These academic papers co-authored by Martijn Cremers provide further background and explanation on Active Share:
- "How active is your fund manager? A new measure that predicts performance" (with Antti Petajisto), Review of Financial Studies, 22, 2009
- Abstract: We introduce a new measure of active portfolio management, Active Share, which represents the share of portfolio holdings that differ from the benchmark index holdings. We compute Active Share for domestic equity mutual funds from 1980 to 2003. We relate Active Share to fund characteristics such as size, expenses, and turnover in the cross-section, and we also examine its evolution over time. Active Share predicts fund performance: funds with the highest Active Share significantly outperform their benchmarks, both before and after expenses, and they exhibit strong performance persistence. Non-index funds with the lowest Active Share underperform their benchmarks.
- "Indexing and Active Fund Management: International Evidence" (with Miguel Ferreira, Pedro Matos, and Laura Starks), forthcoming in Journal of Financial Economics, 2016
- Abstract: We examine the relation between indexing and active management in the mutual fund industry worldwide. Explicit indexing and closet indexing by active funds are associated with countries’ regulatory and financial market environments. We find that actively managed funds are more active and charge lower fees when they face more competitive pressure from low-cost explicitly indexed funds. A quasi-natural experiment using the exogenous variation in indexed funds generated by the passage of pension laws supports a causal interpretation of the results. Moreover, the average alpha generated by active management is higher in countries with more explicit indexing and lower in countries with more closet indexing. Overall, our evidence suggests that explicit indexing improves competition in the mutual fund industry.
- "Patient Capital Outperformance: The Investment Skill of High Active Share Managers Who Trade Infrequently" (with Ankur Pareek), forthcoming in Journal of Financial Economics
- Abstract: Among high Active Share portfolios – whose holdings differ substantially from their benchmark – only those with patient investment strategies (with holding durations of over 2 years) on average outperform, over 2% per year. Funds trading frequently generally underperform, including those with high Active Share. Among patient funds, separating closet index from high Active Share funds matters, as low Active Share funds on average underperform even with patient strategies. Our results suggest that U.S. equity markets provide opportunities for longer-term active managers, perhaps because of the limited arbitrage capital devoted to patient and active investment strategies.

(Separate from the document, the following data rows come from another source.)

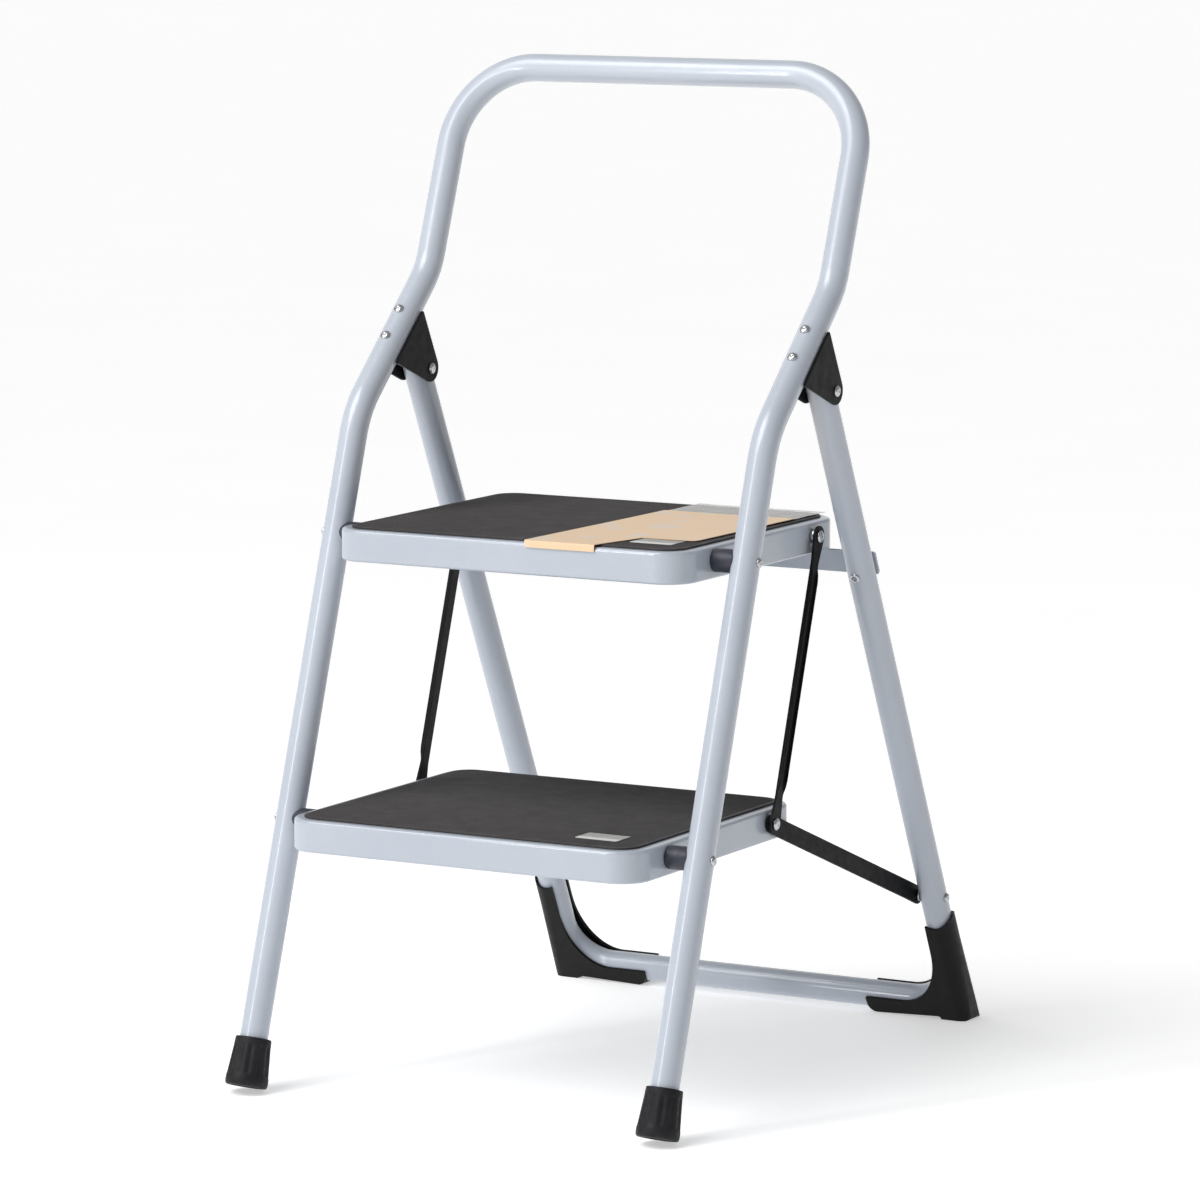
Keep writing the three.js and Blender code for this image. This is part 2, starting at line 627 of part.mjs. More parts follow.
function links() {
  const upperEnd = { y: upperPivot.y + linkPivotBehind, z: upperPivot.z };
  const lowerEnd = { y: lowerPivot.y + linkPivotBehind, z: lowerPivot.z };
  const dropLength = Math.hypot(upperEnd.y - lowerEnd.y, upperEnd.z - lowerEnd.z);
  const dropOuterX = dropLink.x + dropLink.thickness;
  const flangeFrom = dropLink.neck + 4;
  const flangeOuter = dropLink.width / 2 - 0.2;
  const flanges = [-flangeOuter, flangeOuter - dropLink.flange].map((y) => solid(plate(
    rectangle(flangeFrom, y, dropLength - flangeFrom, y + dropLink.flange),
    dropOuterX - 1, dropLink.x + dropLink.depth, sideView)));
  const dropBar = barShape(dropLength, dropLink.width, dropLink.eye, dropLink.neck);
  const drop = geometryOf(join(
    solid(plate(dropBar, dropLink.x, dropOuterX, sideView, 8)), ...flanges));

  // The lower link is bent outwards between its two ends, to reach the rear leg.
  const length = Math.hypot(lowerLinkEnd.y - lowerEnd.y, lowerLinkEnd.z - lowerEnd.z);
  const { width, thickness, x, xAtLeg } = lowerLink;
  const flat = 22;
  const bend = outline([[-20, x], [flat, x], [length - flat, xAtLeg], [length + 20, xAtLeg],
    [length + 20, xAtLeg + thickness], [length - flat, xAtLeg + thickness],
    [flat, x + thickness], [-20, x + thickness]].map(([along, across]) => [-along, across]).reverse());
  const bendView = frameOf(point(0, -1, 0), xAxis);
  const lower = geometryOf(solid(plate(barShape(length, width), x - 5, xAtLeg + 10, sideView, 6))
    .intersect(solid(plate(bend, -20, 20, bendView))));

  // Link half of each open pivot: it stops just short of the leg.
  const stubFrom = xAtLeg - gap;
  const stubCollar = [thickness + 2 * gap, legInnerX - gap - stubFrom, 5.5];
  const stub = rivet(legRivet, legInnerX - gap - stubFrom, { collar: stubCollar, farHead: false });

  for (const [side, sign] of sides) {
    const sided = (geometry) => (sign > 0 ? geometry : mirrored(geometry));
    aimed(piece(`drop_link_${side}`, sided(drop), blackSteel, stool), upperEnd, lowerEnd);
    aimed(piece(`lower_link_${side}`, sided(lower), blackSteel, stool), lowerEnd, lowerLinkEnd);
    sideRivet(`lower_link_stub_${side}`, stub, sign, stubFrom, lowerLinkEnd, stool);
  }
}

// ---------------------------------------------------------------- assembly
frontTube();
frontFeet();
stepPivots();
hingeBrackets();
rearTube();
rearCrossbar();
legLinkRivets();
rearFeet();
treads();
links();

// The origin is the middle of the footprint, on the floor.
const box = new THREE.Box3().setFromObject(stool, true);
stool.position.set(0, -(box.min.y + box.max.y) / 2, -box.min.z);

export default stool;
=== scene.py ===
"""Looks of the folding two-tread step stool. Lengths are in millimetres until a mesh is made."""

import math

import bmesh
import bpy
from mathutils import Matrix, Vector


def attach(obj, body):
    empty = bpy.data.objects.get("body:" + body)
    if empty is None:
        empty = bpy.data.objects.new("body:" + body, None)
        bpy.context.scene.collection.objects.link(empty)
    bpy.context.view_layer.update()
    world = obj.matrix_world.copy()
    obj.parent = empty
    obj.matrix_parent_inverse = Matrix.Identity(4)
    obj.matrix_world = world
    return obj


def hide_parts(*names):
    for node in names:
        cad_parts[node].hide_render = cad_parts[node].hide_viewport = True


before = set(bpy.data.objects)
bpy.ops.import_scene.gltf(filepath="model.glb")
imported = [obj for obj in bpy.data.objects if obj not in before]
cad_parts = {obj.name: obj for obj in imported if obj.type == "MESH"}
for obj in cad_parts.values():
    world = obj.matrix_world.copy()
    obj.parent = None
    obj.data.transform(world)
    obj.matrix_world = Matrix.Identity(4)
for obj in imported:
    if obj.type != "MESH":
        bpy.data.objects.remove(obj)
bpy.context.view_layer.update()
MM = 0.001
SIDES = (("left", -1), ("right", 1))

# ------------------------------------------------------------------ places, as in the CAD frame
X_AXIS = Vector((1, 0, 0))
FIT = 0.3  # between a rivet's head or a strip and what it lies against
TUBE_R, TUBE_WALL, LEG_X = 12.5, 1.4, 205.0
TUBE_FACE = TUBE_R + FIT
SHANK_R, HOLE_R = 3.0, 3.2
Y0 = -296.654  # y of the front legs' foot, where their centre line meets the floor
KNEE = (Y0 + 194.5, 582.4, 90.0)
SHOULDER = (Y0 + 319.0, 699.6, 70.0)
HANDLE = (Y0 + 386.5, 880.4, 75.0)
HINGE = (Y0 + 298.2, 611.9)
REAR_BAR = (Y0 + 583.6, 16.0)
REAR_BEND = 45.0
LEG_UP = Vector((0, KNEE[0] - Y0, KNEE[1])).normalized()


def on_front_leg(z):
    return (Y0 + z * LEG_UP.y / LEG_UP.z, z)


UPPER, LOWER = on_front_leg(477.0), on_front_leg(232.0)
LINK_BEHIND = 183.0
UPPER_LINK, LOWER_LINK = ((y + LINK_BEHIND, z) for y, z in (UPPER, LOWER))
REAR_UP = Vector((0, HINGE[0] - REAR_BAR[0], HINGE[1] - REAR_BAR[1])).normalized()
REAR_FACE = Vector((0, REAR_UP.z, -REAR_UP.y))
LINK_FOOT_Z = 124.0
LINK_FOOT = (REAR_BAR[0] + (LINK_FOOT_Z - REAR_BAR[1]) * REAR_UP.y / REAR_UP.z, LINK_FOOT_Z)
SLOPE_UP = Vector((0, SHOULDER[0] - KNEE[0], SHOULDER[1] - KNEE[1])).normalized()
SLOPE_BACK = Vector((0, SLOPE_UP.z, -SLOPE_UP.y))
TRAY = {"half": 175.0, "front": -60.6, "rear": 237.4, "top": 12.2, "bottom": -16.0, "wall": 1.5,
        "r_front": 28.0, "r_rear": 26.0}
MAT = {"half": 166.0, "front": -52.6, "rear": 231.4, "bottom": 12.3, "top": 14.1,
       "r_front": 20.0, "r_rear": 20.0}
LABEL = {"left": {"upper": 106, "lower": 98}, "width": 41, "front": -27, "rear": -1, "corner": 1.5}
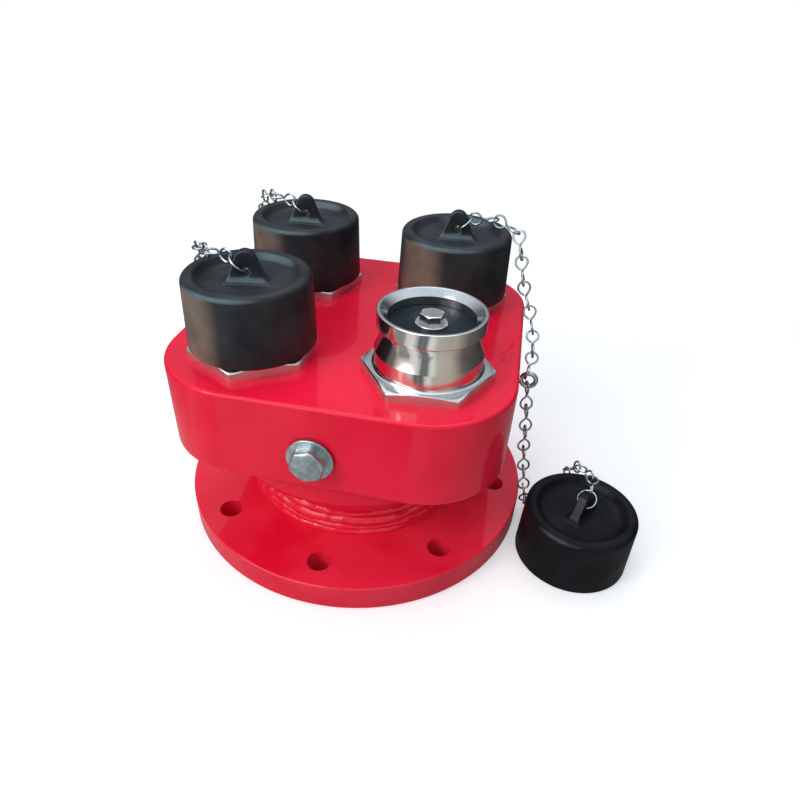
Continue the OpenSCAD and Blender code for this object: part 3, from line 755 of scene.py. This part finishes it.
def rubber(name, low, high, roughness=0.50, depth=0.0005, shine=0.2, painted_reflections=()):
    """Moulded black rubber with cloudy patches and a matt grain, with painted reflections and
    highlights, each a direction, how far round it reaches and a colour."""
    material, tree, shader = shade(name, Specular_IOR_Level=shine)
    uneven = use_group(tree, waves, Slow_Scale=45.0, Fine_Scale=1400.0, Fine_Share=0.12)
    colour = ramp(tree, uneven.outputs["Patches"], [(0.32, low), (0.68, high)]).outputs["Color"]
    cloudy = span(tree, uneven.outputs["Patches"], 0.1, 1.5)
    # Each painted reflection or highlight lightens or tints the colour where the surface faces its
    # direction, broken up by the cloudy patches.
    for direction, reach, reflection_tone in painted_reflections:
        toward = use_group(tree, facing, Direction=direction, Low=reach, High=1.0)
        amount = add_node(
            tree, "ShaderNodeMath", {0: toward.outputs["Amount"], 1: cloudy}, operation="MULTIPLY",
            use_clamp=True,
        )
        colour = mix_colours(tree, amount.outputs[0], colour, reflection_tone)
    bump = add_node(
        tree, "ShaderNodeBump", {"Height": uneven.outputs["Height"], "Distance": depth}
    )
    rough = span(tree, uneven.outputs["Patches"], roughness + 0.10, roughness - 0.10)
    link_shader(tree, shader, colour, rough, bump)
    return material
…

- "How Active Is Your Real Estate Fund Manager?" (with Colin Lizieri), Journal of Alternative Investments, Summer, 1-15, 2015
- Using a holdings-based measure of active management termed the ‘Segment Active Share,’ the paper documents that commercial real estate portfolios that are more active – i.e., have segment weights which are least like those of the index – have outperformed. Employing proprietary IPD data for 256 U.K. real estate funds over 2002-2011, we find that funds with high Segment Active Share on average outperformed the real estate market by 1.9% per year. These funds do not seem to take increased risk and their outperformance cannot be explained by fund size alone, though on average they are smaller funds.
- “Do Mutual Fund Investors Get What They Pay For? The Legal Consequences of Closet Index Funds” (with Quinn Curtis), forthcoming in Virginia Law & Business Review
- Abstract: Actively managed mutual funds sell the potential to beat the market by picking stocks that are expected to outperform passive benchmarks like the S&P 500. Funds that are marketed as active vary substantially in the degree to which their portfolio holdings actually differ from the holdings of passive index funds. A purportedly active fund with a portfolio that substantially overlaps with the market is known as a closet index fund. Since closet index funds charge considerably higher fees than true index funds but provide a substantially similar portfolio, they tend to be poor investment choices. This article presents empirical evidence on closet index funds, showing that more than 10% of U.S. mutual fund assets are currently invested in closet index funds and that high cost closet index funds substantially underperform their benchmarks. We argue that persistent closet indexing implicates a number of legal issues, including possible liability for fund advisors under the Securities Act and the Investment Company Act. We conclude by discussing potential adjustments to mutual fund disclosures that could help investors identify closet index funds.
New: "Active Share and the Three Pillars of Active Management: Skill, Conviction and Opportunity", forthcoming in the Financial Analysts Journal
- Abstract: We introduce a new formula for Active Share that emphasizes that a fund’s Active Share is only reduced through overlapping holdings with its benchmark. Next, we relate Active Share to the fund manager’s individual stock picking skill, conviction and opportunity. We show why and how to adjust the expense ratio for the level of Active Share and the cost of investing in the benchmark. We conclude that Active Share matters for fund performance: investors should not pay (too) much for low Active Share funds, while among high Active Share funds only patient managers with long-term convictions have been successful.